Numbers and Law: from the Middle Ages to the GDPR
Merchants' liability now derives from the law, but originally stemmed from the regulations of the merchant corporations, the lex mercatoria. It was only with the Italian City-States that it was gradually imposed on tradesmen in order to prevent bankruptcies, to guarantee proof of good management, and ultimately to protect trade. Trade globalization and the emergence of the market economy have made it necessary to quantify the new mass phenomena, whether demographic, economic, social or moral. States in turn have embraced these tools and techniques in order to structure their societies more adequately.
« This medieval link between numbers and law, through the obligation of accountability, is still found today in our Big Data era. »
In the Middle Ages, it was indeed the traders who made it their duty to be accountable through the introduction of double-entry book-keeping. This invention allowed them to account for their activities to their contractors, both private individuals and public authorities. The faithful keeping of accounts was thus the basis of commercial liability.

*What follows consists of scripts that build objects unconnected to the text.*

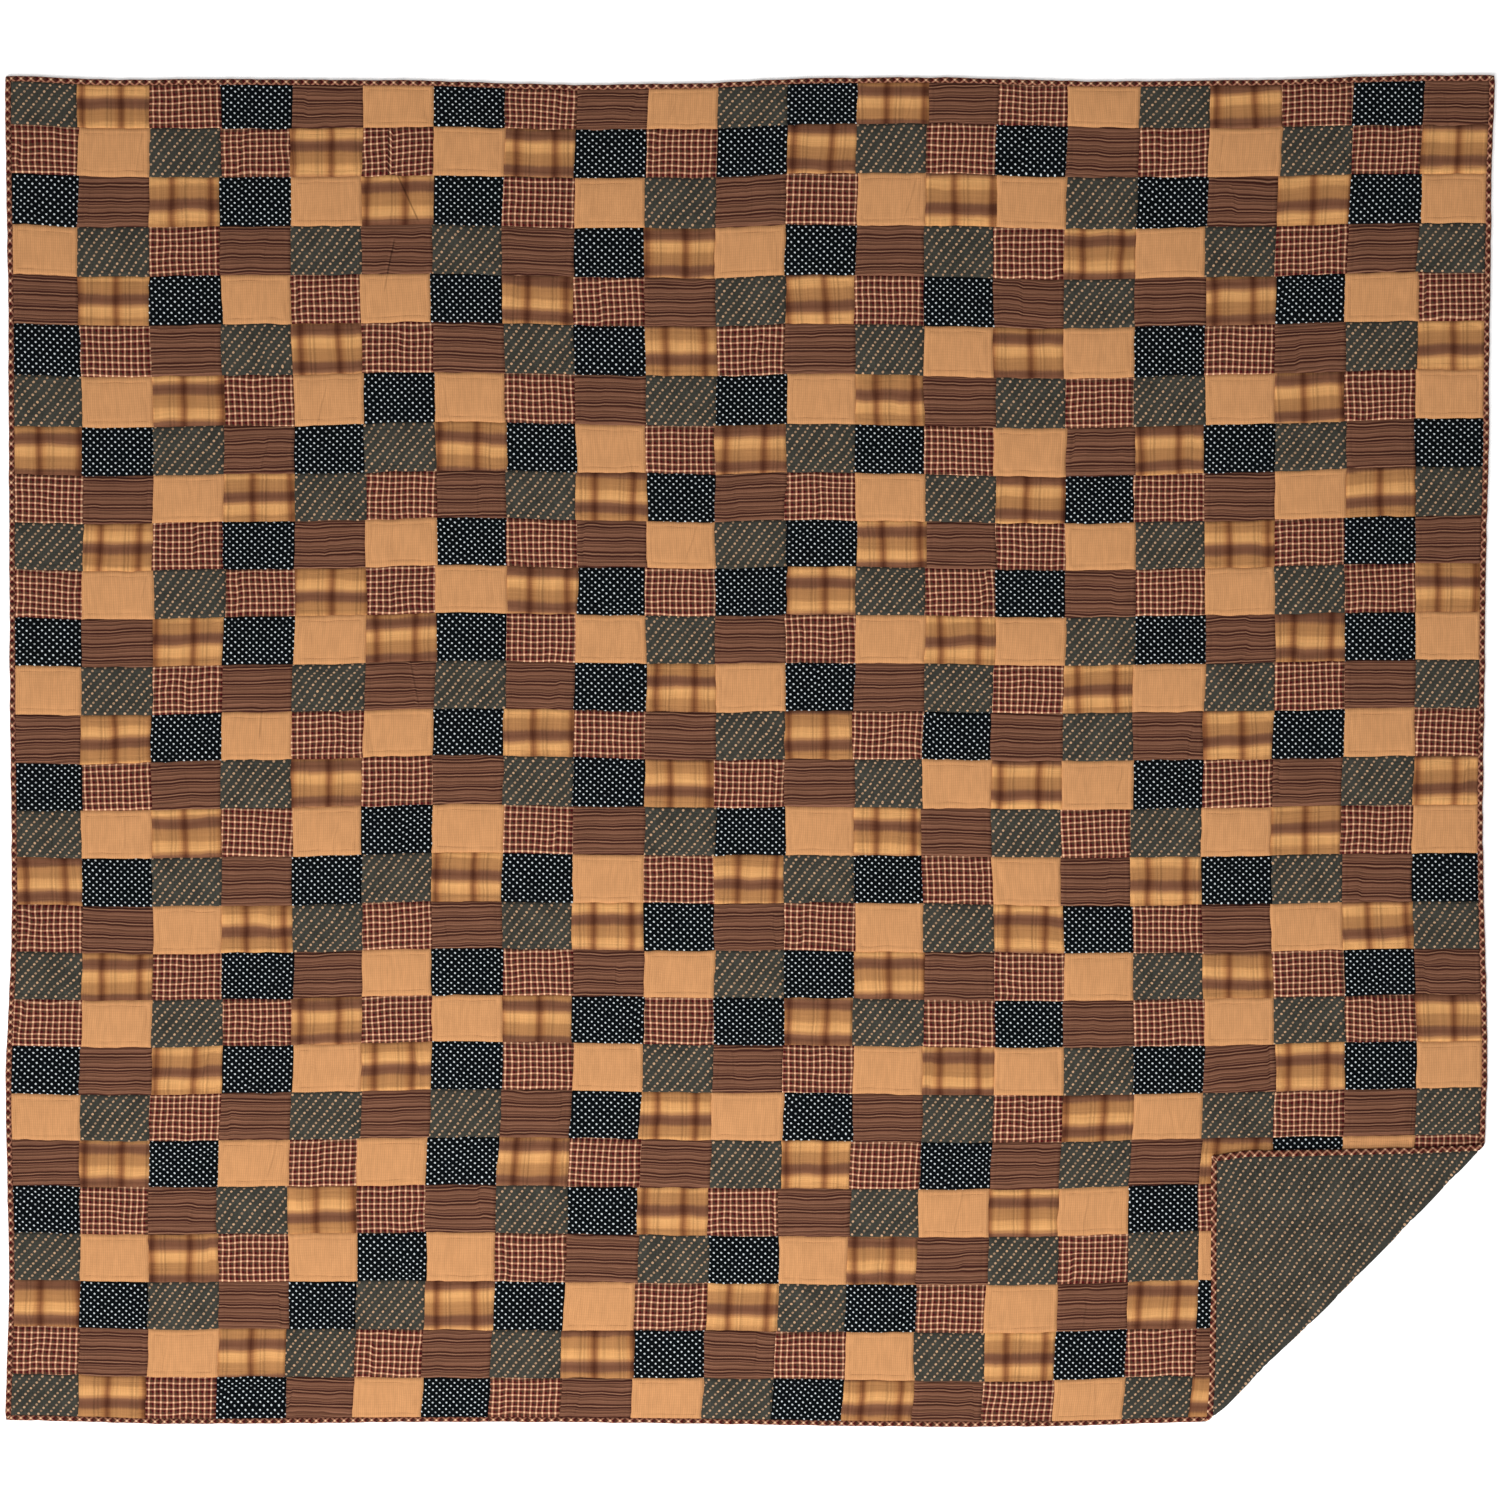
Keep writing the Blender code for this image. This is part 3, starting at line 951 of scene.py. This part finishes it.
def shaded(graph, cloth, u, v, lightest=1.10, darkest=0.88):
    """The cloth's colour, a little uneven in dye and in its threads."""
    blots = graph.cloud(graph.times(u, 22), graph.times(v, 22))
    upright = graph.cloud(graph.times(u, 700), graph.times(v, 35))
    level = graph.cloud(graph.times(u, 35), graph.times(v, 700))
    uneven = graph.add(graph.times(blots, 0.34), graph.times(graph.add(upright, level), 0.33))
    shade = graph.ease(uneven, 0.25, 0.75, darkest, lightest)
    return graph.dim(cloth, shade)


def quilting(graph):
    """1 on the running stitches of the quilting, which goes round inside each patch."""
    a, b = graph.uv("patch")
    from_side = graph.less(graph.size_of(a), PATCH_WIDTH / 2 - QUILT_INSET)
    from_end = graph.less(graph.size_of(b), PATCH_LENGTH / 2 - QUILT_INSET)
    away = graph.size_of(graph.maths("MAXIMUM", from_side, from_end))
    on_line = graph.ease(away, 0.0002, 0.0009, 1.0, 0.0)
    on_side = graph.maths("GREATER_THAN", from_side, from_end)
    run = graph.add(graph.times(on_side, b), graph.times(graph.less(1.0, on_side), a))
    dash = graph.size_of(graph.less(graph.part(graph.over(run, 0.0052)), 0.5))
    u, v = graph.uv("cloth")
    shown = graph.ease(graph.cloud(graph.times(u, 26), graph.times(v, 26)), 0.38, 0.62, 0.15, 1.0)
    shown = graph.times(shown, graph.less(1.0, graph.times(on_side, 0.6)))
    return graph.times(graph.times(on_line, shown), graph.ease(dash, 0.34, 0.44, 1.0, 0.15))


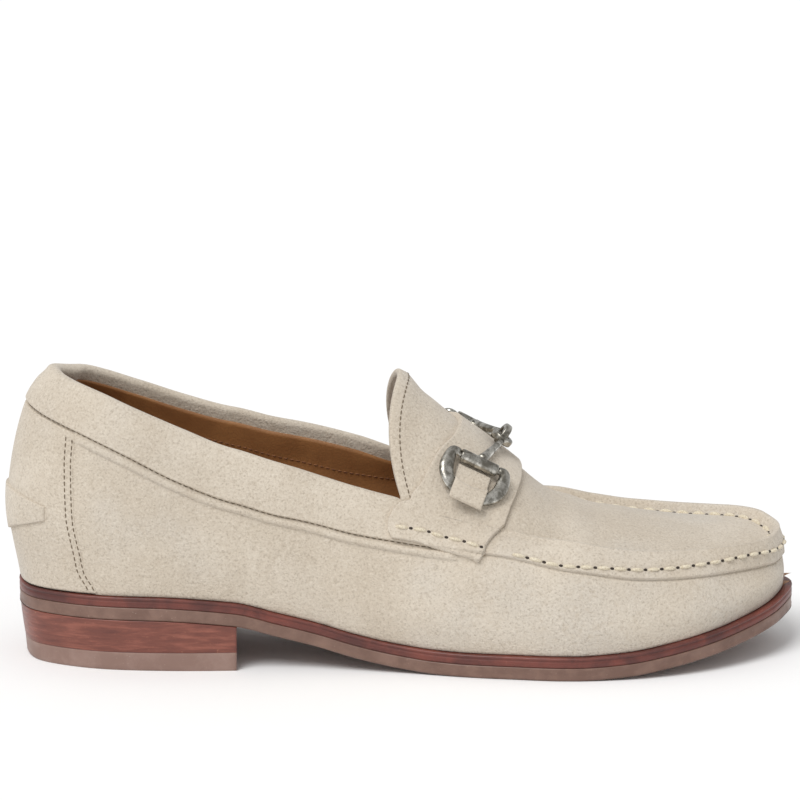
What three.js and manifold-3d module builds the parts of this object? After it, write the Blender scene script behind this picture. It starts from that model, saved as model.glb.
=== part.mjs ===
// Suede slip-on loafer with a metal bit, right shoe
// Millimetres, +Z up, +X towards the toe, -Y the outer side of the foot

import * as THREE from "three";
import { mergeVertices } from "three/addons/utils/BufferGeometryUtils.js";
import Module from "manifold-3d";

const wasm = await Module();
wasm.setup();

// Sole sizes
const soleLength = 289;
const ballWidth = 100;
const heelWidth = 68;
const heelHeight = 19.7;
const toeSpring = 14;
const outsoleThickness = 4.9;
const weltThickness = 3.6;
const topLiftThickness = 7;
const heelLength = 81;
const heelTaper = 2.4;
const breastHollow = 1.6;
const edgeRound = 0.9;

// Upper sizes
const backOverhang = 4.8;
const collarHeight = 79;
const boxHeight = 36;
const tongueHeight = 94.5;
const collarSetIn = 16.6;
const seamSetIn = 8.7;
const apronSetBack = 5;
const lipSetBack = 3.8;
const bulgeSetBack = 3.2;
const backSetIn = 1.2;
const throatPlace = 0.4935;
const wallThickness = 2;
const rimThickness = 4.6;
const tongueEdgeThickness = 3;
const rimRound = 1.5;
const tongueHollow = 4;
const ridgeInset = 3.8;
const ridgeHeight = 3.4;

// Raised work on the wall
const bandProud = 0.5;
const lipProud = 0.9;
const cordProud = 0.9;
const cordWidth = 2.4;
const foldWidth = 0.7;

// Laid-on leather and fit
const fitGap = 0.3;
const counterThickness = 1;
const counterReach = 24;
const tabThickness = 0.9;
const strapThickness = 1.5;
const strapGap = 0.6;
const keeperThickness = 1.2;
const insoleThickness = 3;
const insoleClearance = 0.4;
const tabReach = 14;
const flapShare = 0.1;

// Back tab: its edges as shares of the collar height, at the back and at its ends
const tabTop = 0.455;
const tabEndTop = 0.4;
const tabBottom = 0.225;
const tabEndBottom = 0.335;

// Bit sizes
const barrelLength = 15;
const barrelRadius = 2.4;
const barrelGap = 0.8;
const pinRadius = 1;
const ringHalfWidth = 2.1;
const ringHalfThickness = 1.3;
const ringDepth = 14.8;
const ringSpread = 11.2;
const hornRise = 0.4;
const barRadius = 1.9;
const eyeRadius = 3.1;
const eyeRodRadius = 1;

// Keeper tabs over the rings
const keeperWidth = 14.6;
const keeperEnd = 1.4;

// Places of the bit on the strap: across from its sewn edge, along from its back edge
const barrelAcross = 0.585;
const barrelAlong = 0.42;
const eyeAlong = 0.56;

// Outline of the sole: half widths as shares of the local width
const soleRows = [
  { along: 0, outer: 0, inner: 0 },
  { along: 0.017, outer: 0.25, inner: 0.25 },
  { along: 0.052, outer: 0.368, inner: 0.368 },
  { along: 0.103, outer: 0.456, inner: 0.456 },
  { along: 0.19, outer: 0.5, inner: 0.5 },
  { along: 0.293, outer: 0.493, inner: 0.471 },
  { along: 0.397, outer: 0.46, inner: 0.387 },
  { along: 0.5, outer: 0.434, inner: 0.345 },
  { along: 0.603, outer: 0.461, inner: 0.401 },
  { along: 0.69, outer: 0.5, inner: 0.475 },
  { along: 0.759, outer: 0.495, inner: 0.505 },
  { along: 0.828, outer: 0.455, inner: 0.495 },
  { along: 0.886, outer: 0.385, inner: 0.44 },
  { along: 0.934, outer: 0.29, inner: 0.36 },
  { along: 0.969, outer: 0.19, inner: 0.25 },
  { along: 0.99, outer: 0.08, inner: 0.15 },
  { along: 1, outer: -0.046, inner: 0.046 },
];

// Underside of the outsole: shares of the heel height and of the toe spring
const undersideRows = [
  { along: 0, heel: 1, spring: 0 },
  { along: 0.17, heel: 0.98, spring: 0 },
  { along: 0.276, heel: 0.86, spring: 0 },
  { along: 0.331, heel: 0.65, spring: 0 },
  { along: 0.383, heel: 0.46, spring: 0 },
  { along: 0.431, heel: 0.26, spring: 0 },
  { along: 0.48, heel: 0.11, spring: 0 },
  { along: 0.531, heel: 0.02, spring: 0 },
  { along: 0.572, heel: 0, spring: 0 },
  { along: 0.707, heel: 0, spring: 0 },
  { along: 0.776, heel: 0, spring: 0.08 },
  { along: 0.828, heel: 0, spring: 0.23 },
  { along: 0.886, heel: 0, spring: 0.44 },
  { along: 0.934, heel: 0, spring: 0.66 },
  { along: 0.969, heel: 0, spring: 0.84 },
  { along: 1, heel: 0, spring: 1 },
];

// How far the welt stands out past the upper, in millimetres
const marginRows = [
  { along: 0, margin: 0.6 },
  { along: 0.15, margin: 1.4 },
  { along: 0.6, margin: 2 },
  { along: 0.85, margin: 2.6 },
  { along: 1, margin: 3.4 },
];

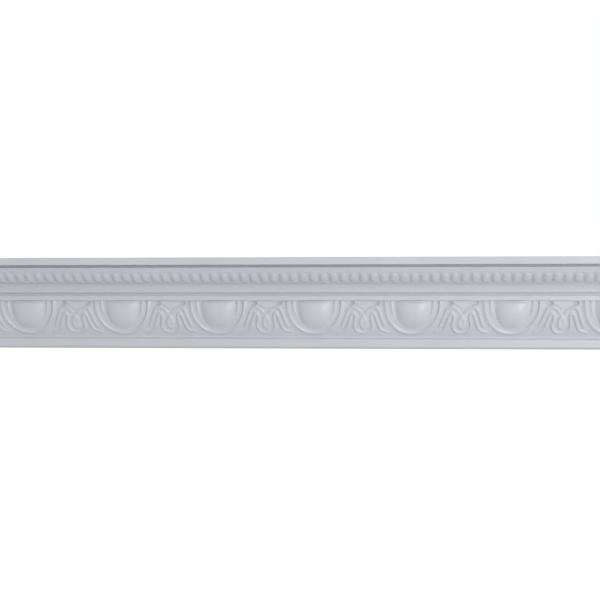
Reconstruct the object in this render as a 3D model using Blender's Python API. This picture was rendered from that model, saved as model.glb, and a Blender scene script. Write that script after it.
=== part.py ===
# Cornice length in foamed PVC: a bead row over a cove, and an ovolo carved with eggs, husks and leaves.
# X runs along the wall, +Y points into the wall, +Z is up. The origin is the middle of the wall seat. Metres.
import math

import bmesh
import bpy
from mathutils import Vector

for old in list(bpy.data.objects):
    bpy.data.objects.remove(old, do_unlink=True)

# The length, and the two flats that touch the room
LENGTH = 0.692
WALL_SEAT = 0.016
CEILING_SEAT = 0.022

# Heights of the members, from the ceiling down
FASCIA_HEIGHT = 0.0075
TOP_QUIRK_HEIGHT = 0.0033
TOP_FILLET_HEIGHT = 0.0042
BEAD_LEDGE_HEIGHT = 0.0019
BEAD_BAND_HEIGHT = 0.0100
BEAD_DIP_HEIGHT = 0.0011
COVE_HEIGHT = 0.0094
COVE_QUIRK_HEIGHT = 0.0033
MID_FILLET_HEIGHT = 0.0061
MID_QUIRK_HEIGHT = 0.0027
OVOLO_HEIGHT = 0.0389
TOE_QUIRK_HEIGHT = 0.0017
FOOT_FILLET_HEIGHT = 0.0109

# How far each member stands out from the one below it, from the wall outwards
FOOT_REACH = 0.0112
TOE_STEP = -0.0012
MID_FILLET_STEP = 0.0036
COVE_QUIRK_STEP = -0.0025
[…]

This medieval link between numbers and law, through the obligation of accountability, is still found today in our Big Data era.
“Accountability” is indeed a key notion of the recent "European Regulation on Personal Data", known as the GDPR, which requires data controllers to "be accountable" towards the individuals concerned by these processing operations, both on the impact on their privacy and the upstream safeguards implemented to prevent any abuse.